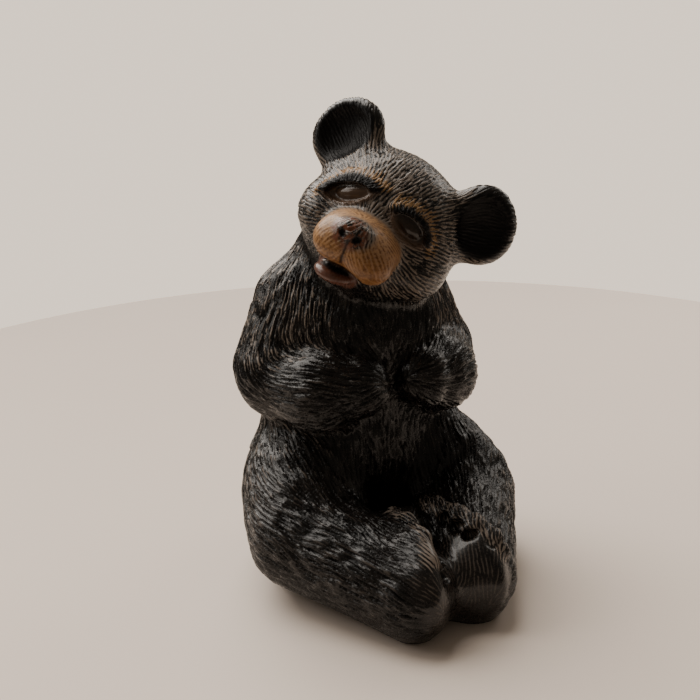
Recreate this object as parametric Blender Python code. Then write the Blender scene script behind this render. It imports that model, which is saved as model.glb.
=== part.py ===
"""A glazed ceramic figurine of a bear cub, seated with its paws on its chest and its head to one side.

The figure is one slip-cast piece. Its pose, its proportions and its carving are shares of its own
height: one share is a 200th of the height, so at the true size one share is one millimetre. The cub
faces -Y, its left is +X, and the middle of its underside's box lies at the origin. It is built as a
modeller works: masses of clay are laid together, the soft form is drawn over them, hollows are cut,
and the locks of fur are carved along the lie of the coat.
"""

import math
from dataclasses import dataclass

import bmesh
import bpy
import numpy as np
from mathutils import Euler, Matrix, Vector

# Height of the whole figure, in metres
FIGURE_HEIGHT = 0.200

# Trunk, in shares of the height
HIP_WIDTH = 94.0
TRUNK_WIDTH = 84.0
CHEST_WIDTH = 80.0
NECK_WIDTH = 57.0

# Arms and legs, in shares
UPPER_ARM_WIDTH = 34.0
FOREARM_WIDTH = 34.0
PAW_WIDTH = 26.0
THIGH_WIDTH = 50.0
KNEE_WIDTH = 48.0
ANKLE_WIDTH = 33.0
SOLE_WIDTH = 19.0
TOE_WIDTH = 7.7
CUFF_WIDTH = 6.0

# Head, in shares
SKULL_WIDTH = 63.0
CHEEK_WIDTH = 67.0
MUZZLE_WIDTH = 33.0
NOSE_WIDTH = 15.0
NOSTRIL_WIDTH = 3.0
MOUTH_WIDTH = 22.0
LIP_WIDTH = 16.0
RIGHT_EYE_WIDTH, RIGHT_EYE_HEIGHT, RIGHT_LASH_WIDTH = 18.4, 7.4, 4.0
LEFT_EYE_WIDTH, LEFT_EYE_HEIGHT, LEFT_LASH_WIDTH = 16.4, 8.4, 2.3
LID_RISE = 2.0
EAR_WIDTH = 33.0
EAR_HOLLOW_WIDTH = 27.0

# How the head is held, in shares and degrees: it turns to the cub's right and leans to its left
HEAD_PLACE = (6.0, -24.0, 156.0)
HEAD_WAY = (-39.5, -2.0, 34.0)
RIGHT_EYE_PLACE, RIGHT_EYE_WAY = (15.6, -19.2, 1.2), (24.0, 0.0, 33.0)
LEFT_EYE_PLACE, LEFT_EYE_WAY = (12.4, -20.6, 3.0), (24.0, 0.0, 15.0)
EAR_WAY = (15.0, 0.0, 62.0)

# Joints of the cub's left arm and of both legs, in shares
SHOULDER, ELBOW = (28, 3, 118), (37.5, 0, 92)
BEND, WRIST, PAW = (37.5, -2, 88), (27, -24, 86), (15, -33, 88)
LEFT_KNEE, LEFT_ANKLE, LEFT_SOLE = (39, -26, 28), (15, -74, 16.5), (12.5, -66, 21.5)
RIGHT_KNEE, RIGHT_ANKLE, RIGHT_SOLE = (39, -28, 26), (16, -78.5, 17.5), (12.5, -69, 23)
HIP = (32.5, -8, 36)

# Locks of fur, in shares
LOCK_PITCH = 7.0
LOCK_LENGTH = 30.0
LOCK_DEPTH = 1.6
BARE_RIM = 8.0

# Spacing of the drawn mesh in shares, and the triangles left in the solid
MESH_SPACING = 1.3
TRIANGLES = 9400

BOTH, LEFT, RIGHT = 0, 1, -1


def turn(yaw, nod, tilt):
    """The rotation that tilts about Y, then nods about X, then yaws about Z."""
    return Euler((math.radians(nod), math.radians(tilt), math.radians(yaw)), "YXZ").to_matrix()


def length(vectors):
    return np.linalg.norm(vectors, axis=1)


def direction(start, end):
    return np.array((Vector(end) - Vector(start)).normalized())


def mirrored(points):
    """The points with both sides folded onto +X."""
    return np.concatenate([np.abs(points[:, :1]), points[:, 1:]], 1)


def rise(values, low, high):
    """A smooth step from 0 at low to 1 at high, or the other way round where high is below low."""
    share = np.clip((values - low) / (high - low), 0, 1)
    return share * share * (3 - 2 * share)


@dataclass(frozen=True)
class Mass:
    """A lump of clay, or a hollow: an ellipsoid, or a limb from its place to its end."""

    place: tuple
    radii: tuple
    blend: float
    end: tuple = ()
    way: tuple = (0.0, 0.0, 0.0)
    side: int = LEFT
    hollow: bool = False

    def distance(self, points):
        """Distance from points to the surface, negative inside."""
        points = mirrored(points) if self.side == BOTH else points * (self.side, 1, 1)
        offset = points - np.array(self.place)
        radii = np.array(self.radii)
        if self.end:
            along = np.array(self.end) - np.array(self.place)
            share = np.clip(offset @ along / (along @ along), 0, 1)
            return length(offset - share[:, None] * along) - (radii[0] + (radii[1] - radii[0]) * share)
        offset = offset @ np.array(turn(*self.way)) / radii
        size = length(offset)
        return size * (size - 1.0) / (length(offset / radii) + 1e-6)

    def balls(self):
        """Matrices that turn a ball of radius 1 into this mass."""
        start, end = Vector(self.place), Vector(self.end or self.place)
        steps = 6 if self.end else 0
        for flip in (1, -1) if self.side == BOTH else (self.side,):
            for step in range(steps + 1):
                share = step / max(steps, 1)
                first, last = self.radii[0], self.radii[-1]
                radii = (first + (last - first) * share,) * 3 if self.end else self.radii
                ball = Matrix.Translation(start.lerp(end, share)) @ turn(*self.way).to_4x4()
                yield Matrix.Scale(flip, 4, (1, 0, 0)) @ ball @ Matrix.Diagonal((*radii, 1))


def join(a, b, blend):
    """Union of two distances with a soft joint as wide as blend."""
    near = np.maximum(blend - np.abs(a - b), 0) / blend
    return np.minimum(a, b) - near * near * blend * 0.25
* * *
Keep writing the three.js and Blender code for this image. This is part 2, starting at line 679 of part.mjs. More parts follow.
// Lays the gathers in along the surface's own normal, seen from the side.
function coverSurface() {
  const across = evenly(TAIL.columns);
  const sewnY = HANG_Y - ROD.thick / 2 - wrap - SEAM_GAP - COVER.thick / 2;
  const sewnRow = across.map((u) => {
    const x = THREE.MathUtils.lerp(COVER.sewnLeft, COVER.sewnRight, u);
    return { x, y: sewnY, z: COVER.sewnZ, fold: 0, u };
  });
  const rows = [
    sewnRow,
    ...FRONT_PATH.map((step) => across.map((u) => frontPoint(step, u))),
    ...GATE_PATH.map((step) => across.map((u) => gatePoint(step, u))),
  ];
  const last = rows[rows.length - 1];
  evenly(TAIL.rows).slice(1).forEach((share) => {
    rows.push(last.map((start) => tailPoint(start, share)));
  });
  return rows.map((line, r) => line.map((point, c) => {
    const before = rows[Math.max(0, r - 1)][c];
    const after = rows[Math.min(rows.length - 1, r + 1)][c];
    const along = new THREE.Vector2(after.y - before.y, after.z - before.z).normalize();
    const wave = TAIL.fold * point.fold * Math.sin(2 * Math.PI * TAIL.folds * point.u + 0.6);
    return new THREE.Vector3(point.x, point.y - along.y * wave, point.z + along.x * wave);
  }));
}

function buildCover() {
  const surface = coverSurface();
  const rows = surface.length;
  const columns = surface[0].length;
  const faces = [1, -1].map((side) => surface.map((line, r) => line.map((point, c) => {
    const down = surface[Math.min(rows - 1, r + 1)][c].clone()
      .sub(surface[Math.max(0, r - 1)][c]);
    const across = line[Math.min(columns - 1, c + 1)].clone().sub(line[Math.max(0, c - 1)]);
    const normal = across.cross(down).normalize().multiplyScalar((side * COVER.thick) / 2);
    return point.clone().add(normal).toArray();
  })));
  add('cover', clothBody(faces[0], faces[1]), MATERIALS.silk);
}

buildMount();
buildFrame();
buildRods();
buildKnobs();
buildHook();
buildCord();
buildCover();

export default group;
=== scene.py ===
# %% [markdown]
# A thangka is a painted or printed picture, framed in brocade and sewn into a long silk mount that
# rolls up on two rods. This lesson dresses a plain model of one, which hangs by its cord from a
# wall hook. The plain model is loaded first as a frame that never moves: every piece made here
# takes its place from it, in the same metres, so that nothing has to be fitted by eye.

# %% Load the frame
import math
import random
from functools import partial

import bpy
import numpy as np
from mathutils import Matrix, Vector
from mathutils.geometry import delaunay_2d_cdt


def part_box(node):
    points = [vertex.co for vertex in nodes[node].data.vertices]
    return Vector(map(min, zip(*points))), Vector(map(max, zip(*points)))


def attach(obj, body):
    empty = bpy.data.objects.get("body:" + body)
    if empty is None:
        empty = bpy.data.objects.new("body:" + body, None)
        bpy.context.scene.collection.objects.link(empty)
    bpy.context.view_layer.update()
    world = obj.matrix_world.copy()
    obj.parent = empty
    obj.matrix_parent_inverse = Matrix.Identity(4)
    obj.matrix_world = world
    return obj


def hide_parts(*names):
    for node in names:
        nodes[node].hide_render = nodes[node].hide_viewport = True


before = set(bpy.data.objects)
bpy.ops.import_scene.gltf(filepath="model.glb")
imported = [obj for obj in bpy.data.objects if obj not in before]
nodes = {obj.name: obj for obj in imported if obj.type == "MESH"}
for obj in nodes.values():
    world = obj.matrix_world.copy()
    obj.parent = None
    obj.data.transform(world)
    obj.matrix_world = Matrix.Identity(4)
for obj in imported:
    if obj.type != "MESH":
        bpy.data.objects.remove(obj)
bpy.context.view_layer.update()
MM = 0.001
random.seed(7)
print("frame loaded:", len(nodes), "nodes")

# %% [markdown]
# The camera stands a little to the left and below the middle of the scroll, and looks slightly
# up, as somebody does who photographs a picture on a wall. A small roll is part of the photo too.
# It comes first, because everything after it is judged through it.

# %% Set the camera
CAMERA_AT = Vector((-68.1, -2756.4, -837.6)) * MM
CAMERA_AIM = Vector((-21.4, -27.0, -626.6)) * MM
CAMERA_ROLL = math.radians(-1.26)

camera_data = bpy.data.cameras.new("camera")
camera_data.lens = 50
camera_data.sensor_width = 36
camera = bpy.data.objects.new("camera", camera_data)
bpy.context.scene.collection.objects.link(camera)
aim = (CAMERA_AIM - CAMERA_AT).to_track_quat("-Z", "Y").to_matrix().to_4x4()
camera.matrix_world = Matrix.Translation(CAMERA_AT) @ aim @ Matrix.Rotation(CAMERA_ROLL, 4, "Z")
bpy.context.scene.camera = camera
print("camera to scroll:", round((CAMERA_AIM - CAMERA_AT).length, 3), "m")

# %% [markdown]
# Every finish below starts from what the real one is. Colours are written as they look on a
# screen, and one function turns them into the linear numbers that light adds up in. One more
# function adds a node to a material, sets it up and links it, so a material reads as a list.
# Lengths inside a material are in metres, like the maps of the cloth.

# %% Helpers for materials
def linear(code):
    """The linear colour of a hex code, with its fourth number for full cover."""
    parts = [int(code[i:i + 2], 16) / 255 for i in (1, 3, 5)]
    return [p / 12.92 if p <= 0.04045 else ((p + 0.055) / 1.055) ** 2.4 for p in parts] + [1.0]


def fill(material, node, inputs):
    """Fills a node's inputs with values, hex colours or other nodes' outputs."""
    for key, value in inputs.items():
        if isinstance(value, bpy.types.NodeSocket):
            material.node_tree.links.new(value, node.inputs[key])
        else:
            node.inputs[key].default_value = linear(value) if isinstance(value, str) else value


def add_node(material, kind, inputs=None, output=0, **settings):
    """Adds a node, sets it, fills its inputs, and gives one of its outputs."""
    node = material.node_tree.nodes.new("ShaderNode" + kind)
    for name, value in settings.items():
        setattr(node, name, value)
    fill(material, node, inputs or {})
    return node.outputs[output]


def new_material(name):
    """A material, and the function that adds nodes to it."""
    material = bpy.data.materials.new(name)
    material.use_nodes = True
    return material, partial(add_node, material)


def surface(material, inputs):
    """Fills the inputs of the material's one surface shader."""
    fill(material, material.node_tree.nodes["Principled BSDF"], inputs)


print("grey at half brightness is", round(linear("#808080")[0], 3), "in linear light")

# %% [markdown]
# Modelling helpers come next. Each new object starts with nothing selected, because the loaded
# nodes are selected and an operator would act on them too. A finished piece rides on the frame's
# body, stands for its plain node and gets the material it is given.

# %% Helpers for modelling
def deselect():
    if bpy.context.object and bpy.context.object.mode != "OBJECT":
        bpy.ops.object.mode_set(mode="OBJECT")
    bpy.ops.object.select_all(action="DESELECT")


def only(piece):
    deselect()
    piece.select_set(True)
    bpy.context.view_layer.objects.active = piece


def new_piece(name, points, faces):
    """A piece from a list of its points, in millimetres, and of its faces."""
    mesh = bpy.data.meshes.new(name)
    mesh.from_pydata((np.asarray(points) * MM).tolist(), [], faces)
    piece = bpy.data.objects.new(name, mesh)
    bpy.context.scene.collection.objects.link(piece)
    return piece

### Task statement
Starting at the line that contains "buildMount();" and ending at the line that contains "zip(*points))), Vector(map(max, zip(*points)))", repeat each line exactly, both ends included, and nothing else.

### Result of this task
buildMount();
buildFrame();
buildRods();
buildKnobs();
buildHook();
buildCord();
buildCover();

export default group;
=== scene.py ===
# %% [markdown]
# A thangka is a painted or printed picture, framed in brocade and sewn into a long silk mount that
# rolls up on two rods. This lesson dresses a plain model of one, which hangs by its cord from a
# wall hook. The plain model is loaded first as a frame that never moves: every piece made here
# takes its place from it, in the same metres, so that nothing has to be fitted by eye.

# %% Load the frame
import math
import random
from functools import partial

import bpy
import numpy as np
from mathutils import Matrix, Vector
from mathutils.geometry import delaunay_2d_cdt


def part_box(node):
    points = [vertex.co for vertex in nodes[node].data.vertices]
    return Vector(map(min, zip(*points))), Vector(map(max, zip(*points)))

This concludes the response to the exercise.